Given material.
####################

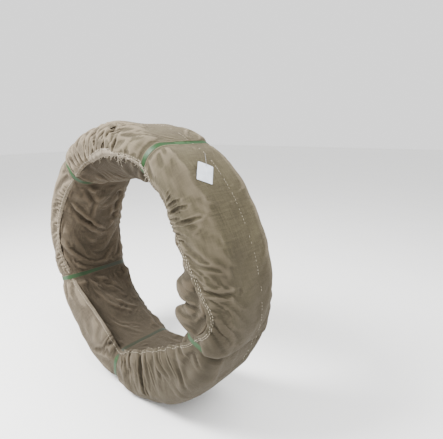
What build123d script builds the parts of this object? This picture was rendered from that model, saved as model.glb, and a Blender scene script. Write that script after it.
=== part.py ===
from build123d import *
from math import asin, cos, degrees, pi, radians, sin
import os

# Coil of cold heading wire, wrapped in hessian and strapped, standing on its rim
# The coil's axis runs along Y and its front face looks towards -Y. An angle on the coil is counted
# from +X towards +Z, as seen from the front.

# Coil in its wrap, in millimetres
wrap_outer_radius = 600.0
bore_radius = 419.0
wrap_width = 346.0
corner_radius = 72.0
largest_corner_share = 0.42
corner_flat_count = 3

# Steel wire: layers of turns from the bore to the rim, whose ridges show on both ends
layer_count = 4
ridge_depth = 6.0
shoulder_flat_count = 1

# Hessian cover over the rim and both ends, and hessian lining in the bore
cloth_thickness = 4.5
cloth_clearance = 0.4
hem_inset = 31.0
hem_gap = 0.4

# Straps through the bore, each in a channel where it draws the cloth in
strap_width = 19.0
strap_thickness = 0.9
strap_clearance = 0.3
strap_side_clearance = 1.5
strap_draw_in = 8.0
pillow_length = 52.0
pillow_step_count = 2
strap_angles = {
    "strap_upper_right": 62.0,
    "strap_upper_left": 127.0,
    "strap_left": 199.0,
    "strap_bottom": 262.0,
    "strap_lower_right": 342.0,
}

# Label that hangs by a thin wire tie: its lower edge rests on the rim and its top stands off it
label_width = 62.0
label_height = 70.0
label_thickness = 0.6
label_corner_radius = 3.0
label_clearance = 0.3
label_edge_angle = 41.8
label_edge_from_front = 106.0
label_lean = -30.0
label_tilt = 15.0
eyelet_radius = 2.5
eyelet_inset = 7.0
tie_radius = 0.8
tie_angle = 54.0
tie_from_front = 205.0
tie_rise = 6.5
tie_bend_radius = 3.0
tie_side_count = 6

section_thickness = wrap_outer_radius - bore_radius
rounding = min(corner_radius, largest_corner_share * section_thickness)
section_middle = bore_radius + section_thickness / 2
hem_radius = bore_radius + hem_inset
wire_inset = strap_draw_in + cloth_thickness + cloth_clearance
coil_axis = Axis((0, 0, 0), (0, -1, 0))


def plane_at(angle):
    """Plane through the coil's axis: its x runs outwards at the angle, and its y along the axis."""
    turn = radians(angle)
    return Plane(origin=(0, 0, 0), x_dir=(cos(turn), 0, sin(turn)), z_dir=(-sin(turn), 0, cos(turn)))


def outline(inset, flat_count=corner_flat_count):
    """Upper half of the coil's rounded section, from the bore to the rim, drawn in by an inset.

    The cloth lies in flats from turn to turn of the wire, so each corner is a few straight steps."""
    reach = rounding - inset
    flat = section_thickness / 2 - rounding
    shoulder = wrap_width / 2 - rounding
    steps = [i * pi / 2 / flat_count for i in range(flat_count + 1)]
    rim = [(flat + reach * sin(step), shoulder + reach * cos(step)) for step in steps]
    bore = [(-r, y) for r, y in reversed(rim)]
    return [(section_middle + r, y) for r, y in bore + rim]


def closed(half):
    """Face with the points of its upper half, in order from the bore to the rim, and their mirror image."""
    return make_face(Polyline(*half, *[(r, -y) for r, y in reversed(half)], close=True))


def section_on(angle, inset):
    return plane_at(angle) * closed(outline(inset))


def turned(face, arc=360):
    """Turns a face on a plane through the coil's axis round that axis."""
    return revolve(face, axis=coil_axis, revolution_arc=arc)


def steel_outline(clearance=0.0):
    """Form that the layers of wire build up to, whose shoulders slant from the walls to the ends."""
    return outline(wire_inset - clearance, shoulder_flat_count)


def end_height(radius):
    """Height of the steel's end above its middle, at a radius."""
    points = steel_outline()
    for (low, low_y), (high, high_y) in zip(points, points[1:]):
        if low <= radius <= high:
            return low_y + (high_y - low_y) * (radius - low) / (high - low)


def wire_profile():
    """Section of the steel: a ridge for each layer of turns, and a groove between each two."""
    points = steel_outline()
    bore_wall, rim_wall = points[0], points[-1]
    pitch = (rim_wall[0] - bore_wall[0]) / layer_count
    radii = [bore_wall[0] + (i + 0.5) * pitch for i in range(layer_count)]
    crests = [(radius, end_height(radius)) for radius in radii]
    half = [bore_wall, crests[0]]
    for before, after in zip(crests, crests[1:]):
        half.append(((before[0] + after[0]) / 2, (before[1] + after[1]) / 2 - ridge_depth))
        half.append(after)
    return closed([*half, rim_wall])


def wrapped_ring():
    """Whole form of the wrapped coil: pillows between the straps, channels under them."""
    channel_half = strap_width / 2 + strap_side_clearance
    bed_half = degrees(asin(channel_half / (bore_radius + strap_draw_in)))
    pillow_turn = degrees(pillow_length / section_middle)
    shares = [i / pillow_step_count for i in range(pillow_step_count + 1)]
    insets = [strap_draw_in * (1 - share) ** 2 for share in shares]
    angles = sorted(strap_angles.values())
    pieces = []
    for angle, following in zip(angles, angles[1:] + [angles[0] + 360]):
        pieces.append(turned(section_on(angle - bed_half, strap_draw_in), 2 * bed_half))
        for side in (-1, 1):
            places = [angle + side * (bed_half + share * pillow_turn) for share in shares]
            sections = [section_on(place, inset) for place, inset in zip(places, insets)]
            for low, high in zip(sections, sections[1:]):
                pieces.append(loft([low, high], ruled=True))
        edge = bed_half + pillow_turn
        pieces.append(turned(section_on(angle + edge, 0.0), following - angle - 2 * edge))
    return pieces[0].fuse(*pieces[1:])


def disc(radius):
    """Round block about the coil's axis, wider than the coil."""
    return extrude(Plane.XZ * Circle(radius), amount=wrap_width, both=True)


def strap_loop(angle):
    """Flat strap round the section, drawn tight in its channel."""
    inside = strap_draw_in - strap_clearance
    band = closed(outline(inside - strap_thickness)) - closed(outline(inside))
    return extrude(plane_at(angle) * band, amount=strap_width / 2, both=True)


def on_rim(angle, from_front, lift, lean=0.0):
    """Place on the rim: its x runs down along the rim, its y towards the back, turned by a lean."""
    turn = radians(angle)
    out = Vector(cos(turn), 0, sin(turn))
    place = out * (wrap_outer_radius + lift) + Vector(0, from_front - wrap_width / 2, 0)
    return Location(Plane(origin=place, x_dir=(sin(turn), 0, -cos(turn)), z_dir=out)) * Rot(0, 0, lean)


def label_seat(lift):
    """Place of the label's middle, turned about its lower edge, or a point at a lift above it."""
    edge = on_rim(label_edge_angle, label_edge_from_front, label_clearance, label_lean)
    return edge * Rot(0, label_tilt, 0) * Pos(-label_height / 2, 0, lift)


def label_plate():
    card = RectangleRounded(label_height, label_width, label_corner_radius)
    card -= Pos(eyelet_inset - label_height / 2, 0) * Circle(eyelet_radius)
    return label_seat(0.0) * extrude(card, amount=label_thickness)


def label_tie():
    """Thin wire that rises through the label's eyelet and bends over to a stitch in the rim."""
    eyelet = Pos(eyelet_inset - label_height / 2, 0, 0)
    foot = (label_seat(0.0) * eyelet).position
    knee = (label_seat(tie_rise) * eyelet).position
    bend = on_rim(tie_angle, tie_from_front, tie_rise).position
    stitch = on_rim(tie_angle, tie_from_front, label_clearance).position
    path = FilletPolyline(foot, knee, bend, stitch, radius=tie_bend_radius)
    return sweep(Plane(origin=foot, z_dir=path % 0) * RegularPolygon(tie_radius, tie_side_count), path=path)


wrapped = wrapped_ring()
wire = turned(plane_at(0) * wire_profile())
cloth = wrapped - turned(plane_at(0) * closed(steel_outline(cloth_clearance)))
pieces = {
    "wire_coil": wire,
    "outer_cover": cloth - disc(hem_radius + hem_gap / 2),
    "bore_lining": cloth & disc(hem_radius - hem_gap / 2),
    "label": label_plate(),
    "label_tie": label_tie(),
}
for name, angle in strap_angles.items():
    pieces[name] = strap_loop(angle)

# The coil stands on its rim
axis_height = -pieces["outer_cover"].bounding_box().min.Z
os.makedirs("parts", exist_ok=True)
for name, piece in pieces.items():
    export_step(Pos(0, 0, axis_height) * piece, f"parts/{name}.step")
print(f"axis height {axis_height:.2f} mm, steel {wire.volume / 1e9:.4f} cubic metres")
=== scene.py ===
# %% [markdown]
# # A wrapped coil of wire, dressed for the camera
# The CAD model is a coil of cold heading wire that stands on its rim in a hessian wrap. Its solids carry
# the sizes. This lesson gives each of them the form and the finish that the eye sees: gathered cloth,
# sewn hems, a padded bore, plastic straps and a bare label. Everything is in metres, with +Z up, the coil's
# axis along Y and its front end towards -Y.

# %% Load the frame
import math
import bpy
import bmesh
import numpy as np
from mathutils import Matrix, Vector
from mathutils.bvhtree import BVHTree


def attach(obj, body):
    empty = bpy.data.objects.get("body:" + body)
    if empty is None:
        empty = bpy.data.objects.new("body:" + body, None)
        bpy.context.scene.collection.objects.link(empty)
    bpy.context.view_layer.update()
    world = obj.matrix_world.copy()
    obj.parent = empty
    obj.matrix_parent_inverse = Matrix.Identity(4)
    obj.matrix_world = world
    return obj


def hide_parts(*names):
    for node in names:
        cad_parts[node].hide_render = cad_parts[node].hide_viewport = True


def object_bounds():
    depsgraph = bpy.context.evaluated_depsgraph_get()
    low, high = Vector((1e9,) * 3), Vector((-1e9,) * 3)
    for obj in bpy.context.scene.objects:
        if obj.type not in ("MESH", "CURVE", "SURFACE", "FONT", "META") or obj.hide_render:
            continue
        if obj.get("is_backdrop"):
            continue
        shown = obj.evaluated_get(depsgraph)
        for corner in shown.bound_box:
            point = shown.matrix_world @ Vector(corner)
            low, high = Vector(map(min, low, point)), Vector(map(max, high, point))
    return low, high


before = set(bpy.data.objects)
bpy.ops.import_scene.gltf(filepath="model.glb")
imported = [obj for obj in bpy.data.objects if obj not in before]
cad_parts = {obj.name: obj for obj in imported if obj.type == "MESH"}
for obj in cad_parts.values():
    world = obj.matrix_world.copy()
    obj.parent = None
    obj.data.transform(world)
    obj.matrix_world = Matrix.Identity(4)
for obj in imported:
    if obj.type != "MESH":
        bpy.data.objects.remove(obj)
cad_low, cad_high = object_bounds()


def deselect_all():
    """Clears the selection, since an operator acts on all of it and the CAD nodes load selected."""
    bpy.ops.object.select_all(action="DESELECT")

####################

Exercise details.
Starting at the line that contains "wrapped = wrapped_ring()", set down every line up to and including the line that contains "obj.matrix_world = world", exactly as given, and no other line.

Worked solution.
wrapped = wrapped_ring()
wire = turned(plane_at(0) * wire_profile())
cloth = wrapped - turned(plane_at(0) * closed(steel_outline(cloth_clearance)))
pieces = {
    "wire_coil": wire,
    "outer_cover": cloth - disc(hem_radius + hem_gap / 2),
    "bore_lining": cloth & disc(hem_radius - hem_gap / 2),
    "label": label_plate(),
    "label_tie": label_tie(),
}
for name, angle in strap_angles.items():
    pieces[name] = strap_loop(angle)

# The coil stands on its rim
axis_height = -pieces["outer_cover"].bounding_box().min.Z
os.makedirs("parts", exist_ok=True)
for name, piece in pieces.items():
    export_step(Pos(0, 0, axis_height) * piece, f"parts/{name}.step")
print(f"axis height {axis_height:.2f} mm, steel {wire.volume / 1e9:.4f} cubic metres")
=== scene.py ===
# %% [markdown]
# # A wrapped coil of wire, dressed for the camera
# The CAD model is a coil of cold heading wire that stands on its rim in a hessian wrap. Its solids carry
# the sizes. This lesson gives each of them the form and the finish that the eye sees: gathered cloth,
# sewn hems, a padded bore, plastic straps and a bare label. Everything is in metres, with +Z up, the coil's
# axis along Y and its front end towards -Y.

# %% Load the frame
import math
import bpy
import bmesh
import numpy as np
from mathutils import Matrix, Vector
from mathutils.bvhtree import BVHTree


def attach(obj, body):
    empty = bpy.data.objects.get("body:" + body)
    if empty is None:
        empty = bpy.data.objects.new("body:" + body, None)
        bpy.context.scene.collection.objects.link(empty)
    bpy.context.view_layer.update()
    world = obj.matrix_world.copy()
    obj.parent = empty
    obj.matrix_parent_inverse = Matrix.Identity(4)
    obj.matrix_world = world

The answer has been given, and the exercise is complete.